Il faut être chouette (sagesse et champ de vision large) pour naviguer dans les eaux cahoteuses de la Manche et de la mer du Nord. « La dynamique sous séquestre », écrivions-nous l’an dernier pour caractériser ce marché si spécifique. Il ferait encore le job cette année. Avec cependant une incertitude de moins. Après des mois de tergiversations, valses-hésitations et chausse-trappes, les souveraines élections et le vote à la Chambre des communes ont acté le divorce. Le Brexit aura bien lieu le 31 janvier. Et le terme sera banni du vocable à tout jamais, a ordonné Londres.

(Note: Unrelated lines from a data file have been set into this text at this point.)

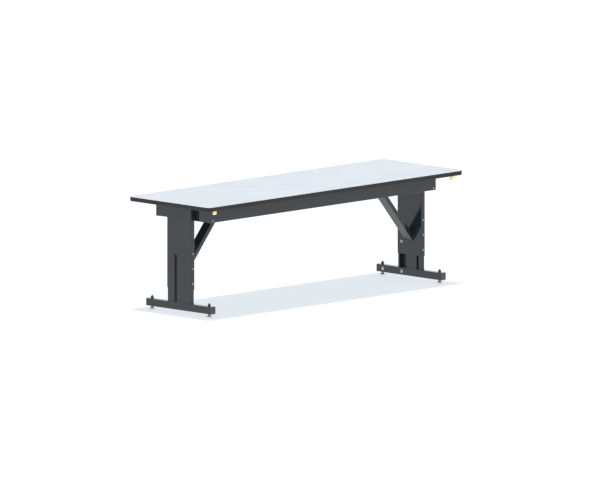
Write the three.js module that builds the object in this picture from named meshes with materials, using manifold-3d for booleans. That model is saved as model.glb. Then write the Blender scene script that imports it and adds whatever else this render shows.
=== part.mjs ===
// Height-adjustable workbench: a laminated worktop on a steel frame, carried by two telescopic
// legs. One motor turns a cross shaft, and the shaft turns a lead screw in each leg.
// Millimetres, +Z up. X runs along the worktop, -Y is the user's side, and the origin is on the
// floor under the middle of the worktop.
import * as THREE from 'three';
import { mergeVertices } from 'three/addons/utils/BufferGeometryUtils.js';
import Module from 'manifold-3d';

const wasm = await Module();
wasm.setup();

// ---------------------------------------------------------------- driving dimensions
const GAP = 0.3;                 // clearance between pieces that touch
const STEEL = 2.66;              // 12 gauge sheet
const PLATE = 3;                 // welded end plates

const TOP_LENGTH = 2438.4;
const TOP_DEPTH = 762;
const TOP_THICKNESS = 28.6;
const TOP_CORNER = 30;
const TOP_HEIGHT = 768;          // floor to working surface at rest
const EDGE_BAND = 3;
const EDGE_ROUNDING = [[0, 4.5], [0.8, 2], [2.6, 0]];    // inset, height above the underside
const LAMINATE = 1;
const BACKER = 0.8;

const BEAM_HEIGHT = 101.6;
const BEAM_DEPTH = 38.1;
const BEND_RADIUS = 4;
const FRAME_SETBACK = 124.4;     // worktop's front edge to the front beam
const FRAME_INSET = 140;         // worktop's end to the beam's end
const VENT_RADIUS = 5;
const BRACKET = { width: 200, height: 90 };

const COLUMN_INSET = 117.5;      // worktop's end to the middle of the leg
const SLEEVE_THICK = 35;
const SLEEVE_WIDTH = 227.8;
const SLEEVE_BOTTOM = 170;
const SLIDE_CLEARANCE = 0.39;
const SLEEVE_SLOT = { y: 27.5, width: 27, top: 404.5 };
const COLUMN_SLOT = { y: 33, width: 24, top: 400 };
const SLOT_SEAL = { thick: 2, overlap: 17, above: 20 };
const COLUMN_TOP = 577;
const COLUMN_OPENING = { rear: 96, front: -84.5 };

const ACTUATOR = { y: -14, width: 98, thick: 22, wall: 2, corner: 2.8, inset: 2.4 };
const NUT = { bottom: 530, height: 45, width: 66 };
const SCREW_RADIUS = 7;
const SCREW_BOTTOM = 270;
const SHAFT_Z = 693;
const SHAFT_RADIUS = 6;
const JOURNAL_RADIUS = 3;
const SHAFT_HOLE = 8;
const HEAD = { width: 52, height: 76, wall: 2.5, rim: 6 };
const GEAR = { near: 3.5, far: 7.1, back: 8.4, radius: 6.5, teeth: 8 };
const GEARBOX = { length: 84, depth: 66, height: 76, corner: 8, flangeLength: 110, flangeThick: 6 };
const MOTOR_FACE = { radius: 24, length: 12, drop: 20 };
const MOTOR = { radius: 27, body: 25, length: 130, flange: 8, cover: 16, chamfer: 6 };
const CONTROL_BOX = { x: 250, y: 120, length: 190, depth: 120, height: 46, corner: 6 };
const SOCKET = { length: 28, depth: 20, height: 21 };

const CROSS_MEMBER = { inset: 451.5, width: 50, height: 76 };
const BRACE = { width: 72, depth: 28.5, angle: THREE.MathUtils.degToRad(40), foot: 263.5 };
const DRAIN_RADIUS = 4;

const FOOT_LENGTH = 612;
const FOOT_WIDTH = 46;
const FOOT_HEIGHT = 50.8;
const FOOT_TOP = 77;
const FOOT_CORNER = 3;
const CAP = { plate: 4, plug: 10 };
const LEVELLER_Y = 270;
const STUD_RADIUS = 6.35;
const STUD_TOP = 98;
const HEX = { radius: 11, collar: 8, collarBottom: 16 };
const WELD_NUT = 14;
const PAD = { radius: 22, height: 14, rim: 10, socket: 8 };

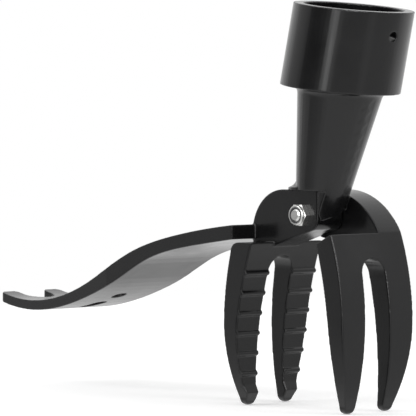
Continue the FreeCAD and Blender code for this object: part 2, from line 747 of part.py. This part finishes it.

Pour autant, Britanniques et Européens n’ont pas définitivement tourné la page du dur. En 2020, Londres et Bruxelles devront sceller un accord commercial dans le cadre d’un calendrier serré de moins d’un an. Et toujours sous la menace de parvenir à la fin de l’année sans deal. Les acteurs du transport maritime restent donc conditionnés aux modalités de ce nouveau modèle économique, dont le canevas est aussi épais que le « smog », et à ce laps de temps, que tous espèrent le plus court possible. La Commission a pourtant laissé entendre qu’elle pourrait demander une prolongation de la transition, afin d’éviter un scénario sans accord.
De façon plus avérée, contrairement l’ex-occupant du 10 Downing Street, le premier ministre conservateur Boris Johnson serait moins enclin à des arrangements douaniers et alignement réglementaire sur les marchandises. Côté européen, la flexibilité ne semble pas non plus de mise. Il est question d’un accord commercial « réduit à l’essentiel », couvrant uniquement les droits de douane et les quotas entre l’UE et le Royaume-Uni.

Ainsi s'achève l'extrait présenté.